My annual pilgrimage to Cincinnati means catching up on U.S. culture, affording my 1st grader quality time with his grandparents and respite for me from the pressures of a single-mom lifestyle in Tel Aviv.
Last Saturday my father, mother and I bumped into one another while out shopping and we headed out together for a leisurely lunch. When our conversation turned to the topic of my former San Francisco neighbor – an arthritic septuagenarian who recruited me to help her in the garden – I reminisced: “There was always something going on at Miss Mayes’ house.”
The three-story, 1900’s Edwardian pulsed with the energy of adult children, grandchildren, business clients or church ladies stopping by for visits or consultations. On quiet days Gloria joined me in the garden. “Don’t pull those up!” she would scold. They’re plants, not weeds!” When she wasn’t teaching the finer points of horticulture, Gloria shared.
Tales of raising thirteen children and grandchildren, of organizing church socials versus rollicky younger days, of community volunteering and a troubled marriage, of her son lost to gang warfare and of her growing up years in Hattiesburg, Mississippi.
“One time,” I narrated between bites, “she told me about a white clerk who wouldn’t hand her the change after a purchase. The woman put it on the counter and actually told her she wasn’t about to touch her!”
My parents clucked. My father, a ‘Northerner’ son of Polish immigrants, grew up in an urban enclave, traveling south to New Orleans’ Charity Hospital for his medical internship. “I’ll never forget the first time I treated a person of color. I came into ‘The Colored Ward’ and said ‘Good afternoon, Mr. Jones,’ to a patient. The attending was furious. ‘You don’t call him Mister. He’s boy.’ I was shocked,” my father relayed.
My father grew up during the post-WWII era of extreme prejudice. But he was raised to know better because, as the Jewish immigrant son of non-English speaking parents, he was also a product of unfounded bias.
Over lunch he reminisced about being in a popular downtown Cincinnati ice-cream parlor with my mother as desegregation was being instituted. “In walked a couple,” he shared. “And the manager went from table to table putting out little notes: ‘We’re sorry but By Law we Have to Serve Them.’ I said: ‘To hell with you!’ and walked out.”
Unlike my father, I didn’t experience 60’s riots, separate hospital wings or protest marches. My youth was marked by a different type radical change: the post-Vietnam War flower power and love child period characterized by equality-invokers like my third grade math teacher Ms. Martin. Ms. M. kicked off each daily session with a lusty round of Three Dog Night’s: “The Ink is Black, The Page is White, Together We Learn to Read and Write. . .”

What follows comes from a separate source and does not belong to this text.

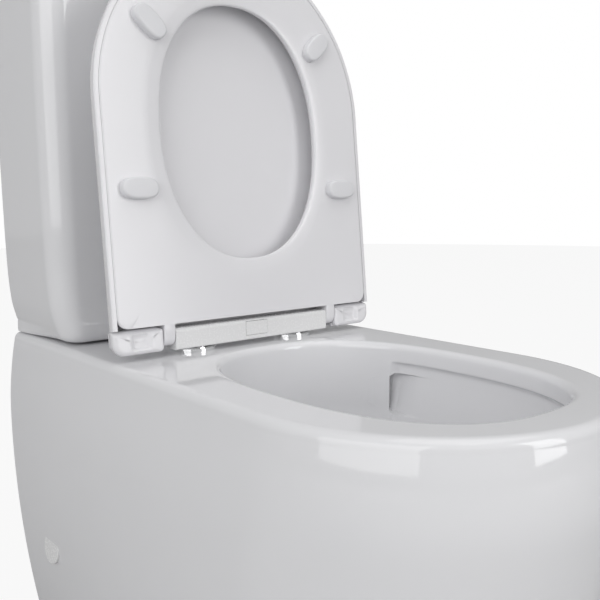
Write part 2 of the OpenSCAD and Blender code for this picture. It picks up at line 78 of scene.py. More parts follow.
def through(knots, at):
    """A smooth curve through rows of knots (first column the parameter), read at the given parameters."""
    k = np.asarray(knots, float)
    x, y = k[:, 0], k[:, 1:]
    step = np.diff(x)[:, None]
    slope = np.diff(y, axis=0) / step
    tangent = np.zeros_like(y)
    tangent[0], tangent[-1] = slope[0], slope[-1]
    same = slope[:-1] * slope[1:] > 0
    harmonic = 2 * slope[:-1] * slope[1:] / np.where(same, slope[:-1] + slope[1:], 1)
    tangent[1:-1] = np.where(same, harmonic, 0)
    at = np.clip(np.asarray(at, float), x[0], x[-1])
    i = np.clip(np.searchsorted(x, at, side="right") - 1, 0, len(x) - 2)
    h = step[i]
    t = ((at - x[i])[:, None]) / h
    return ((1 + 2 * t) * (1 - t) ** 2 * y[i] + t * (1 - t) ** 2 * h * tangent[i]
            + t * t * (3 - 2 * t) * y[i + 1] + t * t * (t - 1) * h * tangent[i + 1])


def spaced(*stretches):
    """Parameters in stretches of (start, end, count), each stretch without its end."""
    return np.concatenate([np.linspace(a, b, n, endpoint=False) for a, b, n in stretches])


def even_turns(n):
    """n angles round a full turn."""
    return np.arange(n) * TAU / n


def super_radius(phi, a, b, e):
    """The distance from the middle of a superellipse of half-sizes a and b to its edge, in direction phi."""
    return (np.abs(np.cos(phi) / a) ** e + np.abs(np.sin(phi) / b) ** e) ** (-1 / e)


def points(x, y, z):
    """Three arrays broadcast together as points."""
    return np.stack(np.broadcast_arrays(x, y, z), -1).astype(float)


# ---------------------------------------------------------------- meshes

def grid_quads(first, rows, cols, closed):
    """The quads of a grid of points numbered row by row from first, joined round its columns when closed."""
    r = np.arange(rows - 1)[:, None]
    c = np.arange(cols if closed else cols - 1)[None, :]
    n = (c + 1) % cols
    return (first + np.stack([r * cols + c, r * cols + n, (r + 1) * cols + n, (r + 1) * cols + c], -1)).reshape(-1, 4)


def mesh_of(name, sheets, sharp=38, weld=0.012):
    """One mesh from sheets of (points[rows, columns, 3], closed), welded where they meet, with its normals outward."""
    spots, quads, first = [], [], 0
    for grid, closed in sheets:
        rows, cols = grid.shape[:2]
        spots.append(grid.reshape(-1, 3))
        quads.append(grid_quads(first, rows, cols, closed))
        first += rows * cols
    spots, quads = np.concatenate(spots), np.concatenate(quads)
    mesh = bpy.data.meshes.new(name)
    mesh.vertices.add(len(spots))
    mesh.vertices.foreach_set("co", spots.astype(np.float32).ravel())
    mesh.loops.add(quads.size)
    mesh.loops.foreach_set("vertex_index", quads.astype(np.int32).ravel())
    mesh.polygons.add(len(quads))
    mesh.polygons.foreach_set("loop_start", (np.arange(len(quads)) * 4).astype(np.int32))
    mesh.update(calc_edges=True)
    body = bmesh.new()
    body.from_mesh(mesh)
    bmesh.ops.remove_doubles(body, verts=body.verts, dist=weld * MM)
    bmesh.ops.dissolve_degenerate(body, dist=weld * 0.2 * MM, edges=body.edges)
    bmesh.ops.recalc_face_normals(body, faces=body.faces)
    body.to_mesh(mesh)
    body.free()
    mesh.shade_smooth()
    mesh.set_sharp_from_angle(angle=math.radians(sharp))
    return mesh


def piece(name, sheets, body, coat, replaces=(), sharp=38, weld=0.012):
    """A finished piece: its mesh, the body it rides on, its material and the nodes it stands for."""
    made = bpy.data.objects.new(name, mesh_of(name, sheets, sharp, weld))
    bpy.context.scene.collection.objects.link(made)
    made.data.materials.append(coat)
    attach(made, body)
    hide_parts(*replaces)
    return made


def pole(grid, at_end=True):
    """The grid with one more row, all its points at the middle of its last (or first) row."""
    edge = grid[-1] if at_end else grid[0]
    tip = np.broadcast_to(edge.mean(0), edge.shape)[None]
    return np.concatenate([grid, tip] if at_end else [tip, grid])


def rounding(r, n=6):
    """A quarter round of radius r as (drawn in, dropped) rows, from the flat top out to the straight side."""
    a = np.linspace(0, math.pi / 2, n)
    return np.stack([r * (1 - np.sin(a)), r * (1 - np.cos(a))], -1)


def rounded_box(w, y0, y1, c, d, sides=(30, 40, 16)):
    """A box outline at each level: x from -w to w, y from y0 to y1, corner radius c at y0 and d at y1. All are arrays
    of one value per level; the outline's columns start at the middle of the front and go round by +X."""
    w, y0, y1, c, d = (np.atleast_1d(np.asarray(v, float))[:, None] for v in (w, y0, y1, c, d))
    front, side, turn = sides
    t = np.linspace(0, 1, front, endpoint=False)[None]
    q = np.linspace(0, math.pi / 2, turn, endpoint=False)[None]
    s = np.linspace(0, 1, side, endpoint=False)[None]
    half = [
        ((w - c) * t, y0 + 0 * t),
        (w - c + c * np.sin(q), y0 + c - c * np.cos(q)),
        (w + 0 * s, y0 + c + (y1 - d - y0 - c) * s),
        (w - d + d * np.cos(q), y1 - d + d * np.sin(q)),
        ((w - d) * (1 - t), y1 + 0 * t),
    ]
    x, y = (np.concatenate([np.broadcast_to(h[i], (len(w), h[i].shape[1])) for h in half], 1) for i in (0, 1))
    return (np.concatenate([x, np.zeros((len(w), 1)), -x[:, :0:-1]], 1),
            np.concatenate([y, y1, y[:, :0:-1]], 1))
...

Nonetheless, I wasn’t immune to what was going on in my world. There were painful memories of the lone girl of color in my private school class of twelve who didn’t get invited to birthday parties and in later years, while interning at WLWT News, there was the day Clyde Gray first anchored the midday broadcast. An uber-mensch and gentleman, Clyde was one of the significant mentors in my formative professional years; we remain in contact to date.
Manning the assignment desk phones that day, I was stunned when a random twangy-voiced caller on the other end of the receiver shouted: “That’s all we need is another (expletive) on television!”
Stunned and too green to know what to do, I passed the call to then-reporter Jeff Hirsh. “Uh Jeff? I think you’d better talk to this person.” The caller apparently repeated herself, Jeff cursed loudly into the receiver and then slammed it down. Jeff and I were red-faced & ashamed. We never discussed it and we never told Clyde.
This week, as an estimated 9000 NAACP Conference-goers pulled into Cincinnati, I noted Clyde’s image in Cincinnati’s Sunday paper alongside that of Mayor Mallory, school superintendent Rosa Blackwell, Bengals head coach Marvin Lewis and ninety-four other influential area African Americans. Campaigning presidential hopefuls Barack Obama and John McCain are both putting in conference appearances.
“I’m glad you’re alive to see all this,” I told my parents after lunch. During their lifetime, more than mine, much has changed. These are exciting times for all of us. And I’m glad to be here in the U.S. and in Cincinnati to witness the change.